First, he claimed there would be a huge humanitarian catastrophe if Kadaffi wiped out the rebels in Bengazi, a city we were supposed to care about because it was “the size of Charlotte.” Well, Kadaffi has now taken over a few once-rebel-held cities, and there has been no catastrophe. The rebels left, some people were arrested and killed, and the loyalists took back over. No genocide. No indiscriminate shelling comparable to Srebenica (or Dresden). No death camps. Just normal Third World crushing of rebellion. Nothing to see here.
He also said we’d not send in ground troops, we’d only tangentially be concerned with deposing Kadaffi, and that this was all good. Well, now NATO (or rather the constituent members of NATO) are sending in military advisors to advise these hapless, incapable, and teeny-tiny rebel forces. This is logical on one level. If you’re saying combatant X is about to perpetrate a disaster under its leader, it probably makes sense to back the opposition Y and remove the X forces from power.
That is, t’s tough to be an imperial overlord and a neutral at the same time. It requires war of all against all, or rather us, the west that is, against all. It’s a losing formula. The Romans and the Americans involved in the Indian Wars, having not read Samantha Power, knew better and exercised the common sense principle of “divide and conquer.” But we’re beyond that, see, at least on the American side. More important, we were told this humanitarian business is why we were there and needed to move so quickly. After a few weeks of ups and downs for the rebels, we now see our allies taking sides in a war that they and we as well would have best been advised to stay out of. But, all the same, this is major mission creep, or, rather, mission redefinition. Bush did this too, substituting for the initial WMD-elimination reasons for being in Iraq the lofty goal of creating a liberal democratic Potemkin Village, which goal still has about 50,000 US troops in theater today.
So, my big question, is where is Moveon.org and all those hippy dirt-walker pacifists that freaked out on Bush from 2003-2008? Are they at home because this war coincides with 4/20? Are they lacking all integrity? Were the vast majority just empty vessels willing to buy into whatever cause the anti-Bush media fed them? Bush’s war in Iraq became idiotic and impossible after a spell. This was obvious and ordinary and sensible Americans rejected his successor, John McCain, on account of that. But, unlike Libya, Iraq at least had a plausible relationship to American security–because of oil and Saddam’s instability–compared to anything going on today in Libya. After all, while Saddam may have been a US friend from 1980-1988, Kadaffi became one recently, in the wake of his settlements with the victims of Lockerbie and the TWA hijackings. Even the bellicose John McCain was praising him, just a few years ago.
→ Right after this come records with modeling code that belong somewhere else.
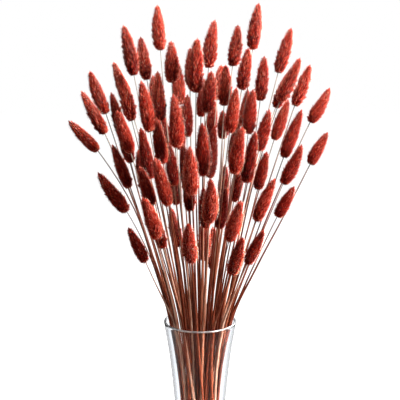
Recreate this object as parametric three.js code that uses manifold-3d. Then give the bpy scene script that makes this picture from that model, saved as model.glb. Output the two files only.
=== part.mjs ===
// Dried bunny tail grass: eighty-one dyed stalks that fan out of a clear glass vase.
// Millimetres, +Z up. The origin is the middle of the vase's underside, and the bunch's front is at -Y.

import * as THREE from 'three';
import { mergeVertices } from 'three/addons/utils/BufferGeometryUtils.js';
import Module from 'manifold-3d';

const wasm = await Module();
wasm.setup();

// Vase: a flared glass, its wall easing to a waist and out again to the foot it stands on.
const VASE_HEIGHT = 200;
const VASE_FLOOR = 12;
const VASE_WALL = 2.2;
const VASE_SIDES = 28;
const RIM_RADIUS = 37;
const RIM_ROUNDING = 0.7;
const WAIST_HEIGHT = 80;
const WAIST_RADIUS = 24.5;
const FOOT_RADIUS = 32;
const FOOT_CHAMFER = 1.5;
const VASE_OUTLINE = [
  [FOOT_RADIUS, FOOT_CHAMFER],
  [27.6, 30],
  [WAIST_RADIUS, WAIST_HEIGHT],
  [27.4, 125],
  [31.6, 165],
  [RIM_RADIUS, VASE_HEIGHT - RIM_ROUNDING],
];

// Stems: how thick they are, how far from the vase's axis they may stand at each level of it,
// and how far round the axis, one way or the other, they cross over each other on their way down from the rim.
const STEM_SIDES = 3;
const STEM_TURN = 0.25;
const STEM_RADIUS_AT_FOOT = 1.3;
const STEM_RADIUS_AT_NECK = 0.6;
const BUNDLE_RADIUS_AT_FLOOR = 19;
const BUNDLE_RADIUS_AT_WAIST = 17;
const BUNDLE_RADIUS_AT_RIM = 32.5;
const MOST_TURN_AT_WAIST = THREE.MathUtils.degToRad(35);
const MOST_TURN_AT_FLOOR = THREE.MathUtils.degToRad(50);
const CLEARANCE = 0.3;
const FUSED_FEET_SPACING = 1.5;

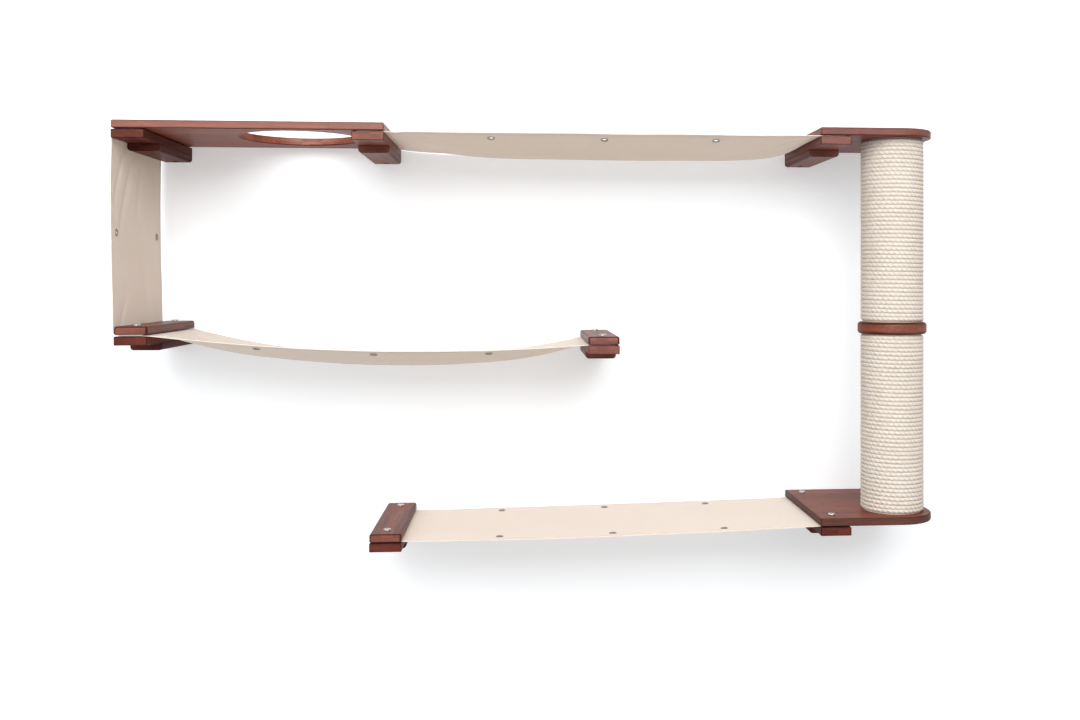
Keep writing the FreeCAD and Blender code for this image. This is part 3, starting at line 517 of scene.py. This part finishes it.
def startTree(name, **kinds):
    tree = bpy.data.node_groups.new(name, "GeometryNodeTree")
    for label, kind in {"Geometry": "Geometry", **kinds, "material": "Material"}.items():
        tree.interface.new_socket(label, in_out="INPUT", socket_type="NodeSocket" + kind)
    tree.interface.new_socket("Geometry", in_out="OUTPUT", socket_type="NodeSocketGeometry")
    return tree, {socket.name: Field(socket) for socket in add(tree, "NodeGroupInput").outputs}


def endTree(tree, shape, material):
    plainMesh = field(tree, "GeometryNodeRealizeInstances", {"Geometry": shape})
    smooth = field(tree, "GeometryNodeSetShadeSmooth", {"Geometry": plainMesh})
    painted = field(tree, "GeometryNodeSetMaterial", {"Geometry": smooth, "Material": material})
    add(tree, "NodeGroupOutput", {"Geometry": painted})
    return tree


def circle(tree, points, radius):
    return field(tree, "GeometryNodeCurvePrimitiveCircle", {"Resolution": points, "Radius": radius})


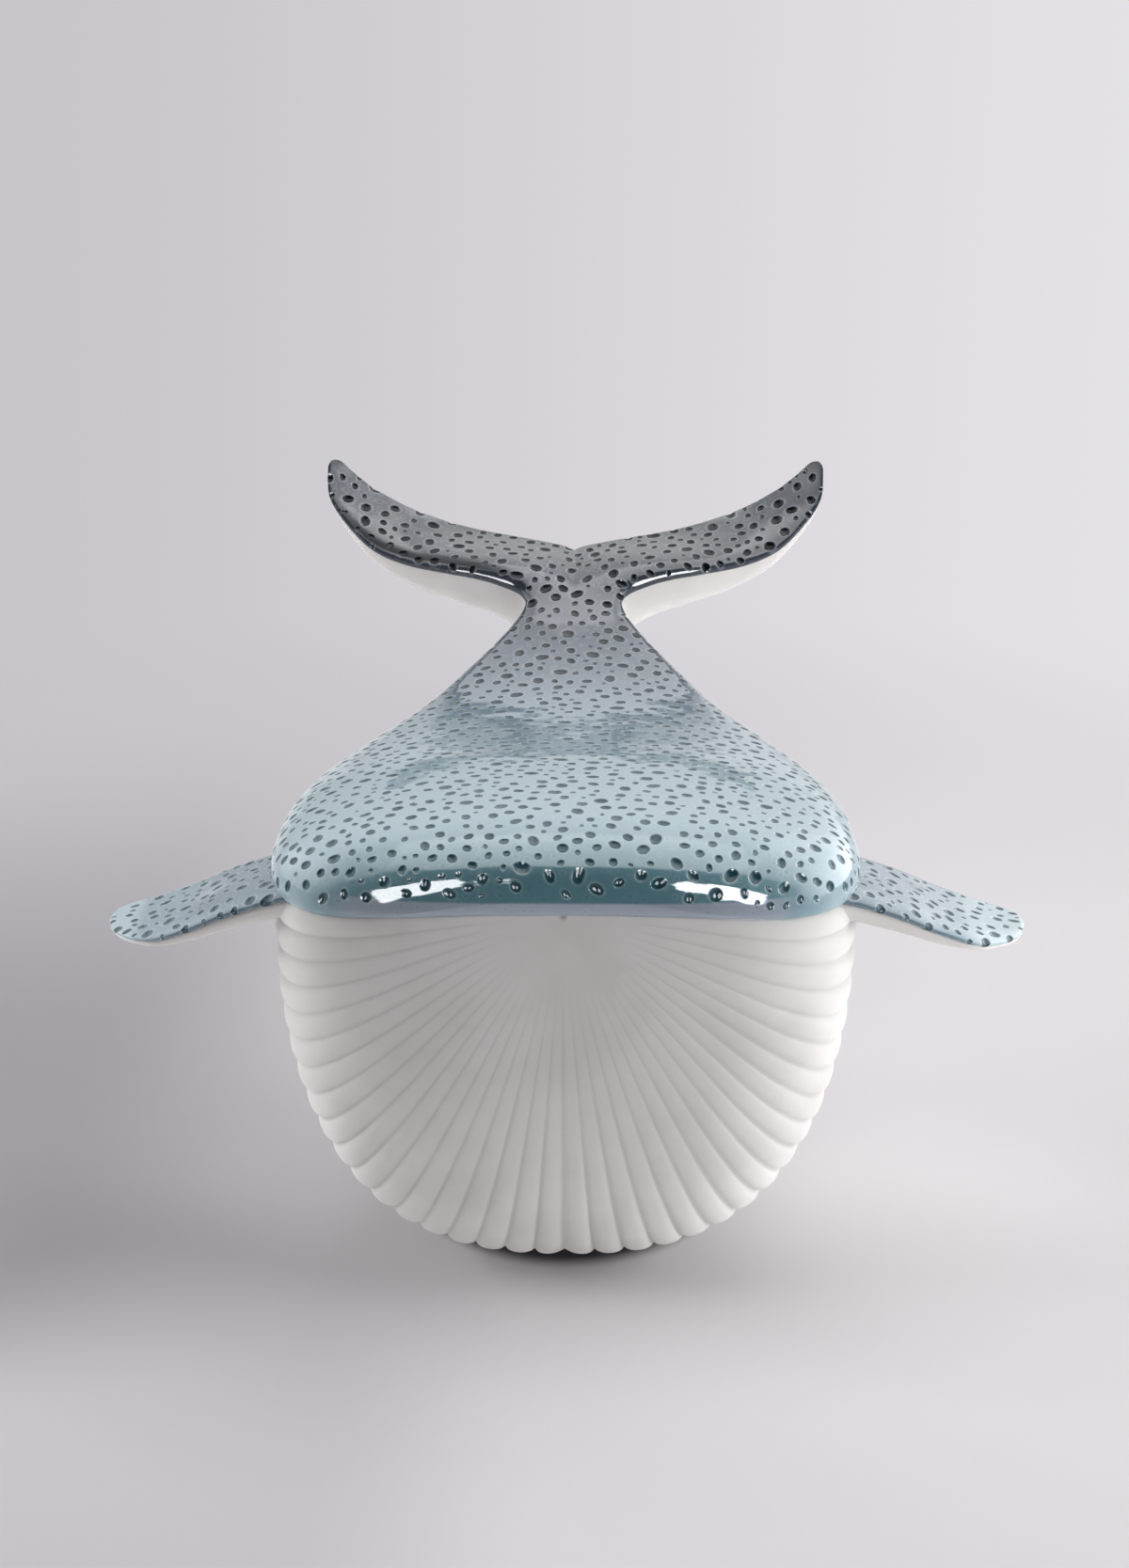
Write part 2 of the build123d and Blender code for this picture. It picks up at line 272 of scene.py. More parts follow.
def mirrored(mesh):
    # the other half, with the middle plane welded and left open inside
    bmesh.ops.remove_doubles(mesh, verts=mesh.verts, dist=weld)
    bmesh.ops.dissolve_degenerate(mesh, edges=mesh.edges, dist=weld / 10)
    inner = [face for face in mesh.faces if all(abs(vert.co.x) < 2 * weld for vert in face.verts)]
    bmesh.ops.delete(mesh, geom=inner, context="FACES_ONLY")
    for vert in mesh.verts:
        if abs(vert.co.x) < 2 * weld:
            vert.co.x = 0
    bmesh.ops.mirror(mesh, geom=mesh.verts[:] + mesh.edges[:] + mesh.faces[:],
                     matrix=Matrix.Identity(4), merge_dist=weld, axis="X")
    bmesh.ops.remove_doubles(mesh, verts=mesh.verts, dist=weld / 10)
    turnedOut(mesh)
    keepNormals(mesh)


def keepNormals(mesh):
    # smooth normals of the whole skin, before it is parted and pitted
    mesh.normal_update()
    layer = mesh.verts.layers.float_vector.new("skinNormal")
    for vert in mesh.verts:
        vert[layer] = vert.normal


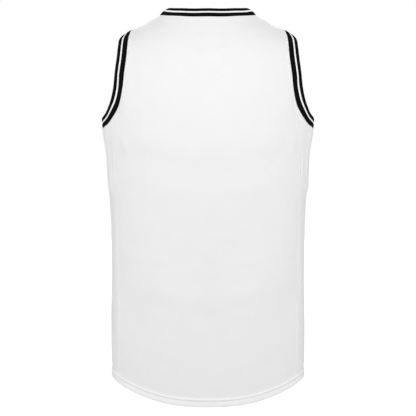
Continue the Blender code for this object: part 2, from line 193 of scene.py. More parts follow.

# Single creases of the back: distance round from the centre line and height of both
# ends, how far the middle bows up, the distance over which it fades, and how far it stands out
BACK_CREASES = (
    # between the shoulder blades
    (0.050, -0.048, 0.002, -0.074, -0.002, 0.0066, 0.0024),
    (-0.003, -0.072, -0.046, -0.048, -0.001, 0.0064, 0.0023),
    (0.048, -0.080, 0.004, -0.120, -0.002, 0.0078, 0.0025),
    (-0.001, -0.122, -0.044, -0.082, -0.003, 0.0074, 0.0024),
    (0.020, -0.154, -0.014, -0.160, -0.002, 0.0080, 0.0012),
    # beside the armholes
    (0.180, -0.198, 0.168, -0.108, 0.002, 0.0140, -0.0036),
    (-0.169, -0.110, -0.181, -0.200, -0.002, 0.0140, -0.0035),
    (0.172, -0.222, 0.158, -0.262, 0.000, 0.0090, 0.0018),
    (-0.160, -0.220, -0.174, -0.256, 0.000, 0.0090, 0.0018),
    # where the cloth leaves the blades
    (0.156, -0.212, -0.146, -0.210, -0.034, 0.0400, 0.0034),
    (0.160, -0.246, 0.096, -0.262, -0.004, 0.0130, -0.0010),
    (-0.096, -0.252, -0.132, -0.294, 0.002, 0.0080, -0.0013),
    (0.168, -0.300, 0.116, -0.250, 0.004, 0.0100, -0.0012),
    (0.152, -0.334, 0.034, -0.340, 0.004, 0.0190, 0.0016),
    (-0.026, -0.338, -0.160, -0.322, 0.005, 0.0180, 0.0016),
    # round the waist
    (0.200, -0.480, -0.200, -0.480, 0.000, 0.1200, -0.0050),
    (0.112, -0.420, 0.108, -0.660, 0.004, 0.0420, 0.0036),
    (-0.110, -0.410, -0.112, -0.650, 0.004, 0.0430, 0.0036),
    (0.022, -0.396, -0.018, -0.400, 0.000, 0.0260, -0.0020),
    (0.004, -0.410, 0.001, -0.630, -0.002, 0.0210, -0.0040),
    (0.186, -0.442, 0.106, -0.446, -0.010, 0.0160, 0.0021),
    (-0.108, -0.444, -0.188, -0.438, -0.009, 0.0150, 0.0020),
    (0.124, -0.466, 0.070, -0.462, 0.003, 0.0120, 0.0013),
    (-0.050, -0.468, -0.104, -0.462, 0.002, 0.0120, 0.0012),
    # where it bags above the hips
    (0.182, -0.490, -0.176, -0.488, -0.050, 0.0300, 0.0030),
    (0.112, -0.516, 0.050, -0.530, -0.003, 0.0190, 0.0018),
    (-0.034, -0.532, -0.106, -0.510, -0.004, 0.0180, 0.0018),
    (0.026, -0.566, -0.022, -0.572, 0.000, 0.0240, -0.0026),
    (-0.030, -0.560, -0.092, -0.566, 0.001, 0.0080, 0.0008),
    (0.192, -0.574, 0.098, -0.586, 0.000, 0.0520, -0.0062),
    (-0.096, -0.588, -0.192, -0.570, 0.000, 0.0520, -0.0064),
    (0.178, -0.560, 0.120, -0.588, 0.003, 0.0150, -0.0012),
    (-0.106, -0.590, -0.182, -0.558, 0.002, 0.0160, -0.0014),
    # down to the hem
    (0.116, -0.728, -0.108, -0.728, -0.002, 0.0700, 0.0036),
    (0.142, -0.622, 0.070, -0.650, 0.004, 0.0130, 0.0013),
    (-0.066, -0.644, -0.160, -0.612, 0.005, 0.0140, 0.0013),
    (0.094, -0.672, 0.052, -0.664, 0.002, 0.0110, 0.0010),
    (-0.046, -0.668, -0.098, -0.650, 0.002, 0.0110, 0.0010),
    (0.100, -0.706, 0.058, -0.668, 0.002, 0.0080, 0.0009),
    (-0.088, -0.706, -0.122, -0.662, 0.001, 0.0090, 0.0009),
    # upright wrinkles below the arms
    (0.200, -0.216, 0.196, -0.306, 0.000, 0.0050, 0.0012),
    (0.216, -0.228, 0.208, -0.354, 0.001, 0.0055, 0.0013),
    (0.231, -0.224, 0.222, -0.322, 0.000, 0.0050, 0.0012),
    (0.246, -0.234, 0.234, -0.380, 0.001, 0.0060, 0.0011),
    (-0.202, -0.220, -0.199, -0.330, 0.001, 0.0055, 0.0012),
    (-0.217, -0.226, -0.212, -0.300, 0.000, 0.0050, 0.0012),
    (-0.233, -0.232, -0.222, -0.362, 0.001, 0.0060, 0.0013),
    (-0.250, -0.228, -0.240, -0.336, 0.000, 0.0055, 0.0011),
)

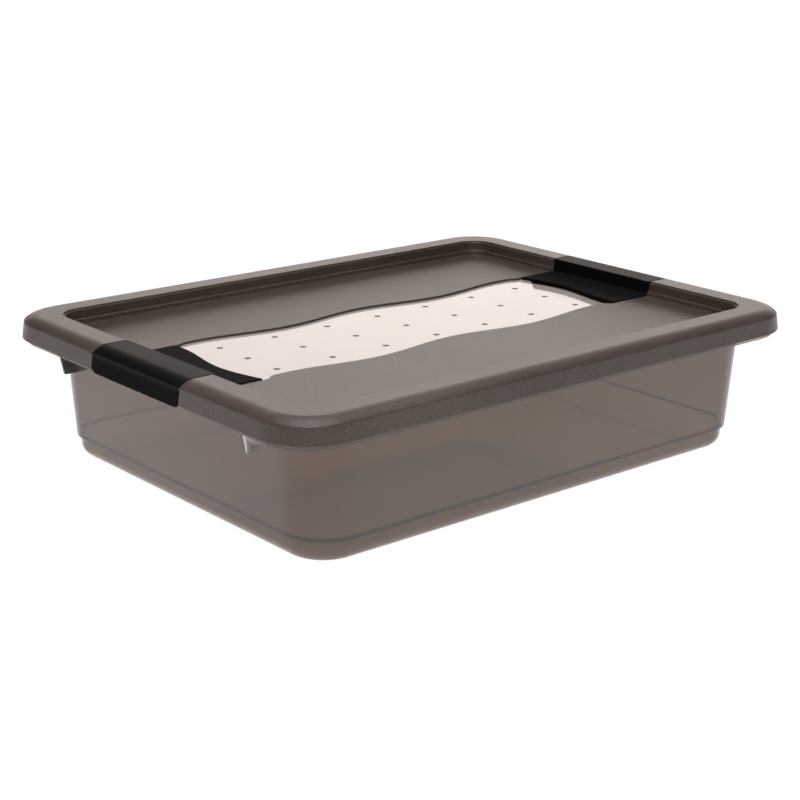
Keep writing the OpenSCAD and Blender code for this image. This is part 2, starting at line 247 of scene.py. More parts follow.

So the stench of lies, half-though-out impulsiveness, and the open-ended “duty to protect” principle are all on display, and yet Obama, the one time peacenik of just five years ago, is getting a pass from a great number of his core supporters. For them, as for those Republicans that supported Bush on amnesty and the prescription drug benefit, it’s just a question of “my team vs. your team.” There are no enduring principles among such people, and I don’t care for them other than as necessary tactical allies in order to advance conservative policies. But this war should give doubt to anyone thought Obama would reject the militaristic principles of US hegemony and globalization that have ensnared America in a great number of totally unnecessary and avoidable wars since 1991, just as his love of corporate welfare for GM and Goldman Sachs should discredit any notion that he’d clean up America from the crony capitalism that also thrived under Bush.
Presidents, especially not-terribly-bright nor very accomplished figureheads such as Bush and Obama, should not be expected to shake up anything in DC, a land of savvy power-hungry elites with deep consensus on economic and social issues, as well as foreign policy. It’s the land of David Brooks, Thomas Friedman, and Ben Bernanke, and people who think exactly like them. Guys like Bush and Obama are passing through and are elected, in large part, because the real rulers of America know they can get them to do their bidding or deflect their more ambitious projects.